Thomas arrives in London and after making contact with his controller Tally-Ho (Bernard Kay), a British man who communicates solely over a phone line, finds a room in a lodging house run by Neville (Ram John Holder), a Jamaican man. His niece Yvonne (Michelle Gayle) is living there also. Thomas is instantly drawn to Yvonne, a beautiful, warm spirited and fun-loving artist of the Beat Generation, but keeps a safe distance as he focuses on his mission. He meets with his contact, Dennis (Bernard Hill), the main organiser of Steiner's former cell. Thomas does not report any suspicions to Tally-Ho, though Dennis made some unorthodox comments, seemingly on purpose, and decides to watch Dennis further. Yvonne, pleasantly intrigued by Thomas, persists to get familiar with him. The pair form a bond and discover they share a passion for art as well as a mutual attraction. Thomas becomes more acquainted with Dennis after several more meetings and eventually the two men discover they both share a dream for freedom. Nevertheless, Thomas assassinates with professional expertise a former RAF Commander, as ordered by Tally-Ho. As Yvonne introduces Thomas to the London art underworld of Beatnik basement clubs and galleries the pair fall in love and form a meaningful relationship, whilst Thomas actually leads a double-life. Unknown to Thomas, he is being watched by Harris (Sean Chapman), a ruthless British Secret Intelligence Service officer, with links to Steiner, and answerable to Commander Bothringaye, a senior civil servant who runs an autonomous security department. They decide to apprehend Dennis as the supposed leader not only of the spy-cell but also of a planned coup, in collaboration with local Communist groups. Thomas then receives an order from Tally-Ho to assassinate Dennis.
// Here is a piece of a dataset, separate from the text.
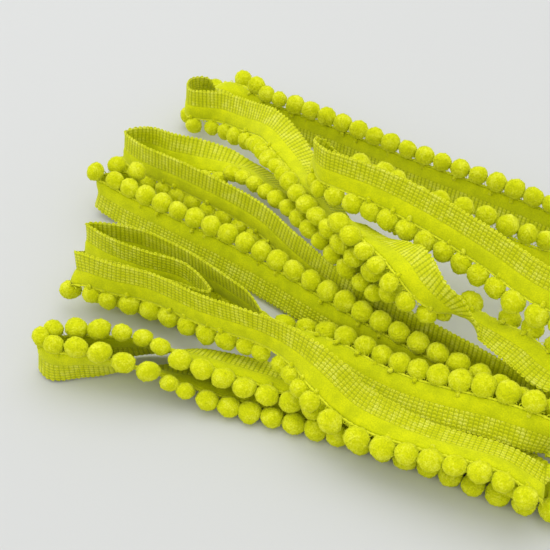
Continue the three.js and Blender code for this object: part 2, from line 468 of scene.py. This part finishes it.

Thomas arrives at Dennis' house and Dennis instinctively understands what the situation is. After a long and disillusioned discussion about the existence and role of low-rank spy agents, Dennis considers running away and breaking contacts as useless, as suggested by Thomas, shoots himself in the mouth. Thomas is met by a new contact, Stephanie (Sybille Gebhardt), a stern and good looking East German agent, who informs Thomas that Dennis had been killed by the British Secret police. Unsure whether he should mistrust Stephanie or the source behind her information, Thomas arrives later that night to meet Stephanie again but she does not turn up as she has been apprehended and now is brutally interrogated by Harris and Bothringaye. Nevertheless, Stephanie refuses to crack under their pressure. An agent in the interrogation pulls Stephanie off her chair and Harris instructs Stephanie to strip naked. She does as she is instructed and continues to defy breaking. Meanwhile, Thomas leaves the rendezvous, resigned to the belief that either Stephanie was a double-agent or that she had been captured. Harris and Bothringaye return to the room during the night and try to make Stephanie crack with another interrogation. They plant the idea in her head that Thomas had defected and was the one who had betrayed her.

Thomas decides that he must leave his post, as his position has become compromised in light of Stephanie's disappearance and of her inaccurate information regarding Dennis' death. However, he does not want to leave Yvonne and the life he has made with her. He also knows that not returning to the USSR would not be an option as it would be viewed as a defection. Thomas calls into Tally-Ho while he considers his options, but Tally-Ho orders him to break contact immediately, explaining that Stephanie had been deported and that he was in danger. As Thomas makes his way to a London Underground station he is followed - his pursuer being Krivosheyev, who suddenly corners Thomas, calls him a traitor and attempts to stab him. However, a British agent who had been following both of them approaches from behind and kills Krivosheyev with a poisoned dart. As Krivosheyev falls, Thomas makes his escape. Back in his lodgings, Thomas finds out from Neville that Harris left a note for him. The note suggests that they meet and talk over his problems. Thomas tells Yvonne his entire story and that he must leave. He shows her the photograph of Melanie and explains that for 17 years the photo was the only part of him that was 'real', but that now she (Yvonne) had made him feel 'real again'. At dawn Thomas on a remote air-strip has a rendezvous with Tally-Ho who is nothing other than Bothringaye. He explains that the British believed Thomas to be Dennis' successor, and so wanted him to defect. In order to persuade him to do so, they made the KGB believe he had already defected, by way of telling Stephanie and by killing Krivosheyev. Bothringaye / Tally-Ho is actually a triple-agent and Thomas merely a pawn in his game. Tally-Ho gives Thomas a new passport with some US Dollar bills as a hint and suggests that he disappear.

===1966===
While sitting in his car at a remote gas station in Mexico, Thomas notices two men observing him. He worries that they are government agents tracking him, but they eventually drive away. Yvonne returns to the car and she and Thomas drive off as well.

== Cast ==

- Tom Schilling as Thomas
- Bernadette Heerwagen as Melanie
- Suzanne von Borsody as Melanie's mother
- Lea Mornar as Astrid
- Ricci Harnett as Harry Stone

==Critical response==
Nick Hasted called the film “challenging and powerful”, in The Independent. "Inspired by historical accounts that chronicle suffering within the Third Reich, cinema is starting to look compassionately at the Nazis … Reg Traviss's Joy Division, most remarkably, ignores the Holocaust, instead following a German boy soldier in 1944 through to his life as a Soviet spy in Sixties London, showing the subjective experience of German civilians as they're bombed by the British and raped by the Russians, and the savage situations its uncomprehending 14-year-old Nazi is subject to".